GOAL -
Both end lines count: copy exactly from the line that contains "pieces = build()" to the line that contains "obj.matrix_parent_inverse = Matrix.Identity(4)", and only those lines.

SUPPLIED RECORDS -
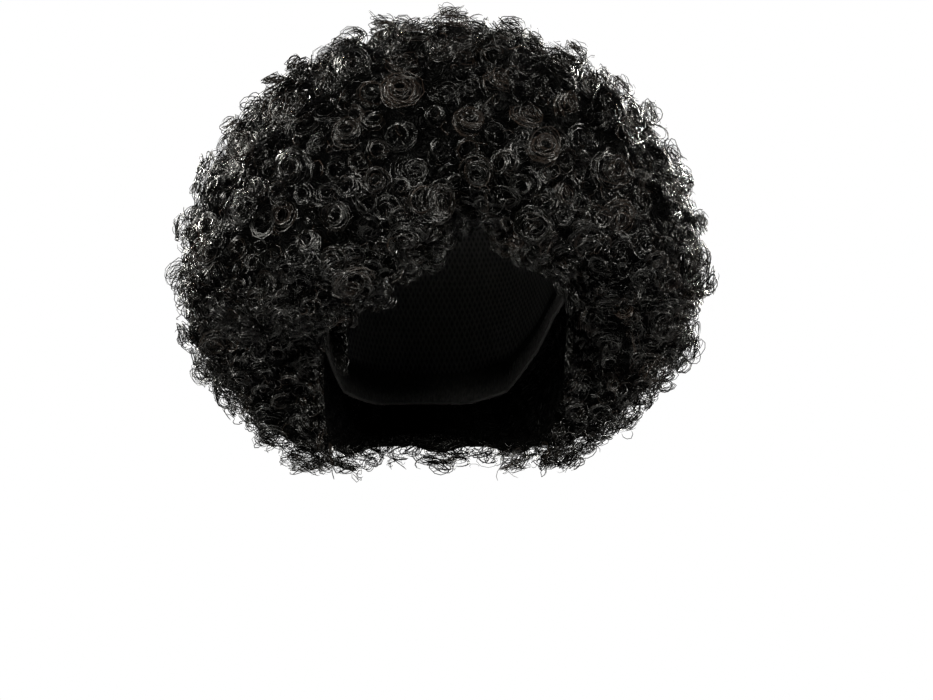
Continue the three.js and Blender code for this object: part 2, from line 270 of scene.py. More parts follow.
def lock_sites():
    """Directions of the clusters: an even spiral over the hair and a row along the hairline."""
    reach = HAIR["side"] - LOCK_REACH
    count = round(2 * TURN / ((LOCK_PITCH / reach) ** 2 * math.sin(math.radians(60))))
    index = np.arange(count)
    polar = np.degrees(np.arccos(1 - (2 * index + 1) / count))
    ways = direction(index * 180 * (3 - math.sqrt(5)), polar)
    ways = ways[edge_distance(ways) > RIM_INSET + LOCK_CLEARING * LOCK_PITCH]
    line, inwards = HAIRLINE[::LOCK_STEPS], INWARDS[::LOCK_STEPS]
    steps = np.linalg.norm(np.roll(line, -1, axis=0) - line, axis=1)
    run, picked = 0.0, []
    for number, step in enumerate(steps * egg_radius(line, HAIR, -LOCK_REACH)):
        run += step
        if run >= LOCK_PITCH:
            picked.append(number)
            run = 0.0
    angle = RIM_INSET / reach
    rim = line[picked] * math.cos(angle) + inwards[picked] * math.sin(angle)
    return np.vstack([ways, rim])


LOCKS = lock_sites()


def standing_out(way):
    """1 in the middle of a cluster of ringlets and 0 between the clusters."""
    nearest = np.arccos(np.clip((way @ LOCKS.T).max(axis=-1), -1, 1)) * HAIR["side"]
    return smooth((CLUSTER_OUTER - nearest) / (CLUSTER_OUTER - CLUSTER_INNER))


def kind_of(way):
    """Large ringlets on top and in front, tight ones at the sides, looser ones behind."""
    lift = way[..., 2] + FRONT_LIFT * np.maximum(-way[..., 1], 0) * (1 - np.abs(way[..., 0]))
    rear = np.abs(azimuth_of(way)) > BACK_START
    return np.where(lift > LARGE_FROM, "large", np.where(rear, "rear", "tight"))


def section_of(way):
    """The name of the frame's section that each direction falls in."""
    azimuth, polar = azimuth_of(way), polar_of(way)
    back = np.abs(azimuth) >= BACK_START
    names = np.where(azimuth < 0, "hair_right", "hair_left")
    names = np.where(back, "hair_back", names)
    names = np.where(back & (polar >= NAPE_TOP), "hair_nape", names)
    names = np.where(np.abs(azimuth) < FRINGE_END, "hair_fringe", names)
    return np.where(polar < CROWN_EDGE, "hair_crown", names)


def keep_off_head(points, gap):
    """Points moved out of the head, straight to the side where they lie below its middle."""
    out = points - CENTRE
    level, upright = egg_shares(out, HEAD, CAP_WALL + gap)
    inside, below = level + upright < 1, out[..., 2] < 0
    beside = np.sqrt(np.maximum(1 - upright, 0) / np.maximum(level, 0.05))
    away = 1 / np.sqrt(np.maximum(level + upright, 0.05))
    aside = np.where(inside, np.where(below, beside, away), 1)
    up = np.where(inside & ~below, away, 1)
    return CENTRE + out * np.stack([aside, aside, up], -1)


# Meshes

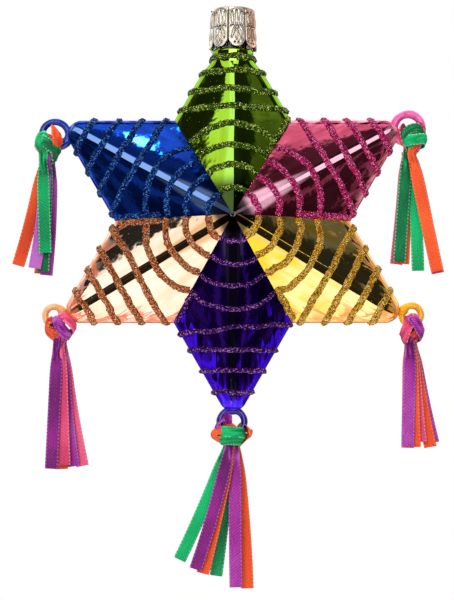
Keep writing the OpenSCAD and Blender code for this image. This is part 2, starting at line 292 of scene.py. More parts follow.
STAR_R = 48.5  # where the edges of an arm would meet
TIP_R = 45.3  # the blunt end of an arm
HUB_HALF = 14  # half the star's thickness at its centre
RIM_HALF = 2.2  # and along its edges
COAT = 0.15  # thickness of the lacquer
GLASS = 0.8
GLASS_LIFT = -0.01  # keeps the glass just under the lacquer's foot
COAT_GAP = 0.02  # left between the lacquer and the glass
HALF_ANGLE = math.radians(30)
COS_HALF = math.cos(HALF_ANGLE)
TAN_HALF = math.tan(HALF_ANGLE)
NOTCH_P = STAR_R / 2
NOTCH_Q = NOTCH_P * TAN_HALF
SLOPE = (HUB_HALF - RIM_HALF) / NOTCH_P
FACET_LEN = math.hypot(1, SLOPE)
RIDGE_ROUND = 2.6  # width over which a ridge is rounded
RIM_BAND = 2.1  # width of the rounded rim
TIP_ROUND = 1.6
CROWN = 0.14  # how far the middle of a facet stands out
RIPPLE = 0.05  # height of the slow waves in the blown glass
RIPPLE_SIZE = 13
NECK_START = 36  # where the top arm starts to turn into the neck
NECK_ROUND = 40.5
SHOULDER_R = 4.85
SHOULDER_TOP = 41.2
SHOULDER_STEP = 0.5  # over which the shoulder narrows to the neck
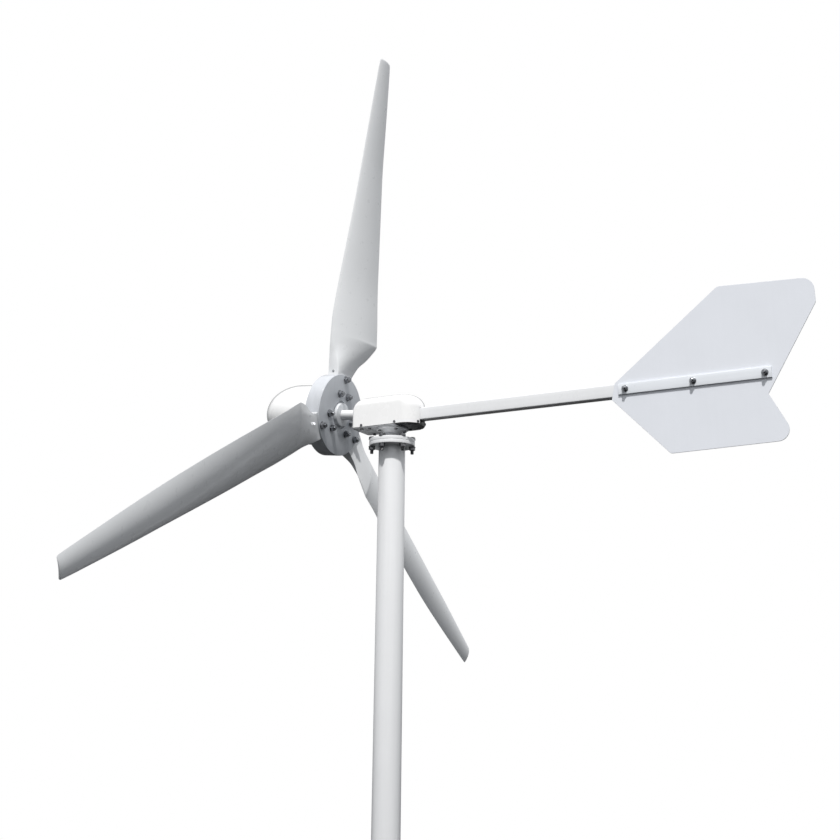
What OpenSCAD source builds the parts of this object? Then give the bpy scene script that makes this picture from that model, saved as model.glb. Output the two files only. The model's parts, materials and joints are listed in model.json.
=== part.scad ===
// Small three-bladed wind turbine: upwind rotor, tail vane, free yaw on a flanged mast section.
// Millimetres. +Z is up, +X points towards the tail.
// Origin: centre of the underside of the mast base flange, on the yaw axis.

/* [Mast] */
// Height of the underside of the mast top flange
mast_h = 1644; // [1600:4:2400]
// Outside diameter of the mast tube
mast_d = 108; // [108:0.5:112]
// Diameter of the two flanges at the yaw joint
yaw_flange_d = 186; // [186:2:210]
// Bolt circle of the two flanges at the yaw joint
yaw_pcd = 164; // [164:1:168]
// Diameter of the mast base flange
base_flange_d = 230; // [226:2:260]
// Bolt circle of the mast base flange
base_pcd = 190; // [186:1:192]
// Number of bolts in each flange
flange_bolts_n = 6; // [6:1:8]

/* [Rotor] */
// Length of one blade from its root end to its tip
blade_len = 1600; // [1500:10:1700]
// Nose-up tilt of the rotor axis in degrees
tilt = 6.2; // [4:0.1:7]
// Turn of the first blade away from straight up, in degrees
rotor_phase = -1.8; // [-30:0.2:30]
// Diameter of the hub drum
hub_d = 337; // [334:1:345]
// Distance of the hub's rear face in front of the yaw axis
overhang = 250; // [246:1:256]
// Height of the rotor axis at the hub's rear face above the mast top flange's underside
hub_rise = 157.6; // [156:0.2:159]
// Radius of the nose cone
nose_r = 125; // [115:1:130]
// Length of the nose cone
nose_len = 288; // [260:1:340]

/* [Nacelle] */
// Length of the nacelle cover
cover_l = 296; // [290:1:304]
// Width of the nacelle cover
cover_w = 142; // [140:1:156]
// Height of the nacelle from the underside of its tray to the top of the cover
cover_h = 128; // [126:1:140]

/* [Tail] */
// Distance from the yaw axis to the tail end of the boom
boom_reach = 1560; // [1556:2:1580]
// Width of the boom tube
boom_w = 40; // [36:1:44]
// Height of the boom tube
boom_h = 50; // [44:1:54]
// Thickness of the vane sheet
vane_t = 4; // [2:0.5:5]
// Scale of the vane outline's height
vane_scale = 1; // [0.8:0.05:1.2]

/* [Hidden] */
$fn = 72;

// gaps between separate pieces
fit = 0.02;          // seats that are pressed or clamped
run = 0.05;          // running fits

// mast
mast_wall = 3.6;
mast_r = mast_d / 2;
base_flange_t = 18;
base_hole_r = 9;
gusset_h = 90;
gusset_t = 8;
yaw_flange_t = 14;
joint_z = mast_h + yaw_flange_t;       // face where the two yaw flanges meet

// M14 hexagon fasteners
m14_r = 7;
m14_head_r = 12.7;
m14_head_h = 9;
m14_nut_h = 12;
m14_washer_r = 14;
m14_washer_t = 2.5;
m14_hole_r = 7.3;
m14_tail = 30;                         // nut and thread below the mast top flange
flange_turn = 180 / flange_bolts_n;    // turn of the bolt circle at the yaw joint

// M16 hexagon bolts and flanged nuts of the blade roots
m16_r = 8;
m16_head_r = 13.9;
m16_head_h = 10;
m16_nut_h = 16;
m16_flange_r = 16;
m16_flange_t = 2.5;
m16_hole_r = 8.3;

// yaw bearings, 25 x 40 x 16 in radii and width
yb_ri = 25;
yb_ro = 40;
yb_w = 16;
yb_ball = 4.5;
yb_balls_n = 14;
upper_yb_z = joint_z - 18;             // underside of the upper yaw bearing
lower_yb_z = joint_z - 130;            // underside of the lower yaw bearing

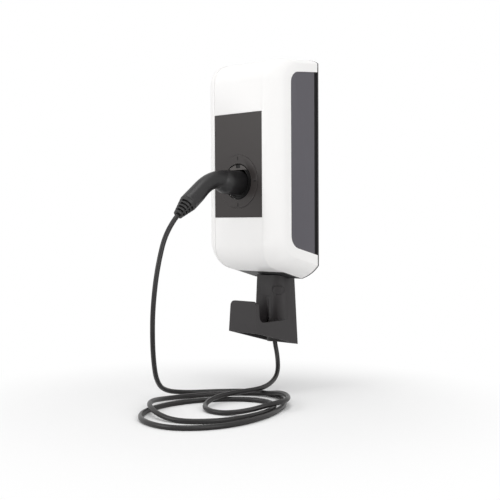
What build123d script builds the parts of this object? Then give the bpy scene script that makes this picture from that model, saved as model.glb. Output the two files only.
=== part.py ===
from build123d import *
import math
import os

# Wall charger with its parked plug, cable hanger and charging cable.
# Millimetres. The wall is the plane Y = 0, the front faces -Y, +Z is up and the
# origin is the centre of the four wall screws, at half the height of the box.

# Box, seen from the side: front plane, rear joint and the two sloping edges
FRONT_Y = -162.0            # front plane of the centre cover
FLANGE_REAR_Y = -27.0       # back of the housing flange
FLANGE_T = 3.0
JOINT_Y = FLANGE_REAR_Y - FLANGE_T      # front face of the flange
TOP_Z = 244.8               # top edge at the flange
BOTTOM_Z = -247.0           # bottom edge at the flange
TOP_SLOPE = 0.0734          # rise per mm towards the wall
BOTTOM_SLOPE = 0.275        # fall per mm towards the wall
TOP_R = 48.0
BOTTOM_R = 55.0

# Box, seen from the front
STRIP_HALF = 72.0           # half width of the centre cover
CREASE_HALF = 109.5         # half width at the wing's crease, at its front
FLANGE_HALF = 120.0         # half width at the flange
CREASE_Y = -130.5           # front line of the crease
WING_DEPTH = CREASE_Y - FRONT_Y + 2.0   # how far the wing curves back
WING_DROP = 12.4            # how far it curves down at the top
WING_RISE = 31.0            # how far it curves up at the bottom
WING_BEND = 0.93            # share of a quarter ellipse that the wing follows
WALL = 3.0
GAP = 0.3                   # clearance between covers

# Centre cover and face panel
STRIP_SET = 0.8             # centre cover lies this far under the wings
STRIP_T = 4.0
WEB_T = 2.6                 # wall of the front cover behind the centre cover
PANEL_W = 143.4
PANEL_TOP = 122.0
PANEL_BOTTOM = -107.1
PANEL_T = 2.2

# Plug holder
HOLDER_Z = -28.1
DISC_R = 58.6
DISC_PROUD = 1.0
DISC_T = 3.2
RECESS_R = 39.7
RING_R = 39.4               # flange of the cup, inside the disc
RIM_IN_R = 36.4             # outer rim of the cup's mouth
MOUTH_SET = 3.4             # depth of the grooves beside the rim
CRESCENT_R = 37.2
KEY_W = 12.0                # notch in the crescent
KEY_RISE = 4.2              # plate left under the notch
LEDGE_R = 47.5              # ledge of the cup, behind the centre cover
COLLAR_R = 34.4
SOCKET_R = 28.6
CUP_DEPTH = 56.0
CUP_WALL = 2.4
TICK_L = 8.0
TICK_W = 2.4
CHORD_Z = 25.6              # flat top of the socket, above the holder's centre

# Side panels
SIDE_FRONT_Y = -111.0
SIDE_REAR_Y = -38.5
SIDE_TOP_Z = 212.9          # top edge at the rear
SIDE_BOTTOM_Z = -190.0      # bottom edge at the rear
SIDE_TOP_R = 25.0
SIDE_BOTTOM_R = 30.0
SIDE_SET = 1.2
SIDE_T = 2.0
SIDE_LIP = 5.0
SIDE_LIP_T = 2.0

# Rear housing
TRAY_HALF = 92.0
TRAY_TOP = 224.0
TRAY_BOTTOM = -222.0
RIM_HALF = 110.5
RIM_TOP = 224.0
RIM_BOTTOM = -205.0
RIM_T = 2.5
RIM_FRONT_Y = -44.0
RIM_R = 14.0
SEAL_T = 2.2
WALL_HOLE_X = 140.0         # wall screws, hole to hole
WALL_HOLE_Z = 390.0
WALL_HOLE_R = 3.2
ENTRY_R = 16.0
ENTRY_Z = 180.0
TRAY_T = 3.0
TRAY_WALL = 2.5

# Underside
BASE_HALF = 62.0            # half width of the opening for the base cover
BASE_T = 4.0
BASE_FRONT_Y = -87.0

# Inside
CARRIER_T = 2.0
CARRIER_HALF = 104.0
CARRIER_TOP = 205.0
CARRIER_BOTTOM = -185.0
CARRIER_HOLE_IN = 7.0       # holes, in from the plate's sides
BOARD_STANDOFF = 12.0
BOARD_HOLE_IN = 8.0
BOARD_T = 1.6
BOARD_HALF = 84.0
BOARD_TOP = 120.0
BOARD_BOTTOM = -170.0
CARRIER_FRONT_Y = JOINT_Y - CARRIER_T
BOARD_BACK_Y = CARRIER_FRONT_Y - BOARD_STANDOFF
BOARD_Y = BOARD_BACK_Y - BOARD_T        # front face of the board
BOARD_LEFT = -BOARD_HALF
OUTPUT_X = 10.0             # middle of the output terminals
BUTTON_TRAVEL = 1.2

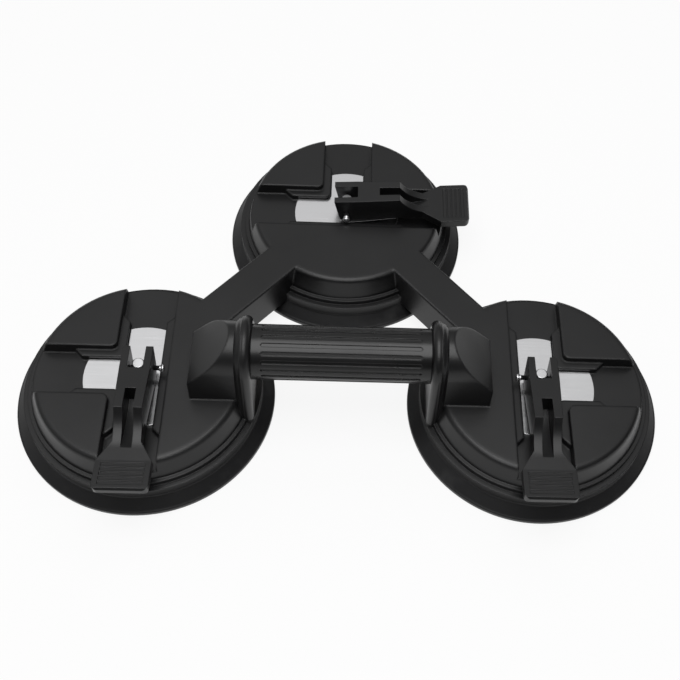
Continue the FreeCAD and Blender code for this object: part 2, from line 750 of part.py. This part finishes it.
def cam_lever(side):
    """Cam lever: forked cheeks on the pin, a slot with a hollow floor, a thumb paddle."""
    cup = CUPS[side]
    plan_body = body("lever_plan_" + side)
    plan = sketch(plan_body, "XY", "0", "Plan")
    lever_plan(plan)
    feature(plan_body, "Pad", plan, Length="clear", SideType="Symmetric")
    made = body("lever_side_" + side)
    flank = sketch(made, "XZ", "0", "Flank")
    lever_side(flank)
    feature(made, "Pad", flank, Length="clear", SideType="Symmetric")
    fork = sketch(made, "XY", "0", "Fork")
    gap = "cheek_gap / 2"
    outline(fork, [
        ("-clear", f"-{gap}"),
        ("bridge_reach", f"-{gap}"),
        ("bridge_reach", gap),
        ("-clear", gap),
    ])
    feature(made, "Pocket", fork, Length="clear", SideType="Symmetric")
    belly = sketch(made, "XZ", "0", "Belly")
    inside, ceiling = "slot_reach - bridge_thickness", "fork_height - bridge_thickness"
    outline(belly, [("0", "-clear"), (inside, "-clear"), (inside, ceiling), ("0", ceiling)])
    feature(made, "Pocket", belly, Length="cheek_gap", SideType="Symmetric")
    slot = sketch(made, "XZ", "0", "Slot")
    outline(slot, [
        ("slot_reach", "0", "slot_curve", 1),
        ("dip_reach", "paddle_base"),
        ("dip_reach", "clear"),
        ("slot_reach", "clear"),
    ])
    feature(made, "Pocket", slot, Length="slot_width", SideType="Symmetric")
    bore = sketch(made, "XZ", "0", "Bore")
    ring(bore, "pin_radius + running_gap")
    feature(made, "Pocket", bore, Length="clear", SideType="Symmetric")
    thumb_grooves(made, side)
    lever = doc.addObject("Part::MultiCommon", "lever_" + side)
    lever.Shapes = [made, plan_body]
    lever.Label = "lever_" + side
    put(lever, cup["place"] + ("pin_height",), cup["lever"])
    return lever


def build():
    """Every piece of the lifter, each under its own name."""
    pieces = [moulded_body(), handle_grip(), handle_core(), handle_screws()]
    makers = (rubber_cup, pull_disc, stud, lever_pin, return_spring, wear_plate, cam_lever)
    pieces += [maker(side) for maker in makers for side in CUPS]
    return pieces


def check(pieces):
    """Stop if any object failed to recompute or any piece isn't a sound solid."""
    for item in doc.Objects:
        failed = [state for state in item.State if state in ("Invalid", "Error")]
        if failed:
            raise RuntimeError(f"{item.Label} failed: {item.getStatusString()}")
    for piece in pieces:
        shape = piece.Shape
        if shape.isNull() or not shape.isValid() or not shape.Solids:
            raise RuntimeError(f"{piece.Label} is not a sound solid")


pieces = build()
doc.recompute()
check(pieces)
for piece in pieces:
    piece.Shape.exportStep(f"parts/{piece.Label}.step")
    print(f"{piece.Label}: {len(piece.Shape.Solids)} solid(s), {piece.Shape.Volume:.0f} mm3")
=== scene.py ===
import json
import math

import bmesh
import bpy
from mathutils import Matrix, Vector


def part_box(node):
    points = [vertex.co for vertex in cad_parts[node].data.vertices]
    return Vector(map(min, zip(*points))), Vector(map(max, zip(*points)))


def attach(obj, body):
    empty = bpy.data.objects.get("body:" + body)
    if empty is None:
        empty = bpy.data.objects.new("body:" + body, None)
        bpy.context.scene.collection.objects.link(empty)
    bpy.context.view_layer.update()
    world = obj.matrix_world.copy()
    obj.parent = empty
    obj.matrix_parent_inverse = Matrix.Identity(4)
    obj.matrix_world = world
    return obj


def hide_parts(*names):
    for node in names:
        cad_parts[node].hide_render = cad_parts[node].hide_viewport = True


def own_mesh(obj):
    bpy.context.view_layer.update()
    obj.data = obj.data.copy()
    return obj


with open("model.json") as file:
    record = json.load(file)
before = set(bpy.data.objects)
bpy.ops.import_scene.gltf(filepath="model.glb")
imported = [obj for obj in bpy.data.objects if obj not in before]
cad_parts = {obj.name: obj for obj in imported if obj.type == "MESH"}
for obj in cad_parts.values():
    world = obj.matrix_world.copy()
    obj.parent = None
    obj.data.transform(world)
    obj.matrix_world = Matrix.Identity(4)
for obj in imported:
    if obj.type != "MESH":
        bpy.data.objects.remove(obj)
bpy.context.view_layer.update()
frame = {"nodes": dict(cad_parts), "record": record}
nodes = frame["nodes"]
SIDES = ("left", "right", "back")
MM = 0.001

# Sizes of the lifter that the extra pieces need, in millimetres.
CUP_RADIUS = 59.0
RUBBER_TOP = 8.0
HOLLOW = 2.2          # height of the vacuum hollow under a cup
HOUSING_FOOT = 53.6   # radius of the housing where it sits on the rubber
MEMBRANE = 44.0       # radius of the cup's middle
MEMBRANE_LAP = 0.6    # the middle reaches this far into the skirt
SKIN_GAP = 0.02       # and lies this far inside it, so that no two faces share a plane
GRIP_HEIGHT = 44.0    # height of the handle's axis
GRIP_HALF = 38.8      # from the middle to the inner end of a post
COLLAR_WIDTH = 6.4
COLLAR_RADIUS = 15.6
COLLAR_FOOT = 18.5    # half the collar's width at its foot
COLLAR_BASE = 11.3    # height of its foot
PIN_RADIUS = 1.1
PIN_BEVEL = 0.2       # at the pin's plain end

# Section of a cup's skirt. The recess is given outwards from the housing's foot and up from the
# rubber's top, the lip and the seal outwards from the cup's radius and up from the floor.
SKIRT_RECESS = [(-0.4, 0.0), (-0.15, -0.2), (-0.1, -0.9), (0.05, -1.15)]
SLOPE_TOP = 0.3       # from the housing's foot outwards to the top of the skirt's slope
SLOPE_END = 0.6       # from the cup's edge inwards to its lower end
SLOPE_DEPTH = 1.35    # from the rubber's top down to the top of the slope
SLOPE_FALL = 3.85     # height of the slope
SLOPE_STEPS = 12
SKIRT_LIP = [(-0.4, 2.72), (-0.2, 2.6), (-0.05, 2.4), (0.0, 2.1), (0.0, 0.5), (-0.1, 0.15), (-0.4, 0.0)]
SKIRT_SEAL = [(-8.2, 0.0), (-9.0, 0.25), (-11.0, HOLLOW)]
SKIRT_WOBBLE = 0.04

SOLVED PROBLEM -
pieces = build()
doc.recompute()
check(pieces)
for piece in pieces:
    piece.Shape.exportStep(f"parts/{piece.Label}.step")
    print(f"{piece.Label}: {len(piece.Shape.Solids)} solid(s), {piece.Shape.Volume:.0f} mm3")
=== scene.py ===
import json
import math

import bmesh
import bpy
from mathutils import Matrix, Vector


def part_box(node):
    points = [vertex.co for vertex in cad_parts[node].data.vertices]
    return Vector(map(min, zip(*points))), Vector(map(max, zip(*points)))


def attach(obj, body):
    empty = bpy.data.objects.get("body:" + body)
    if empty is None:
        empty = bpy.data.objects.new("body:" + body, None)
        bpy.context.scene.collection.objects.link(empty)
    bpy.context.view_layer.update()
    world = obj.matrix_world.copy()
    obj.parent = empty
    obj.matrix_parent_inverse = Matrix.Identity(4)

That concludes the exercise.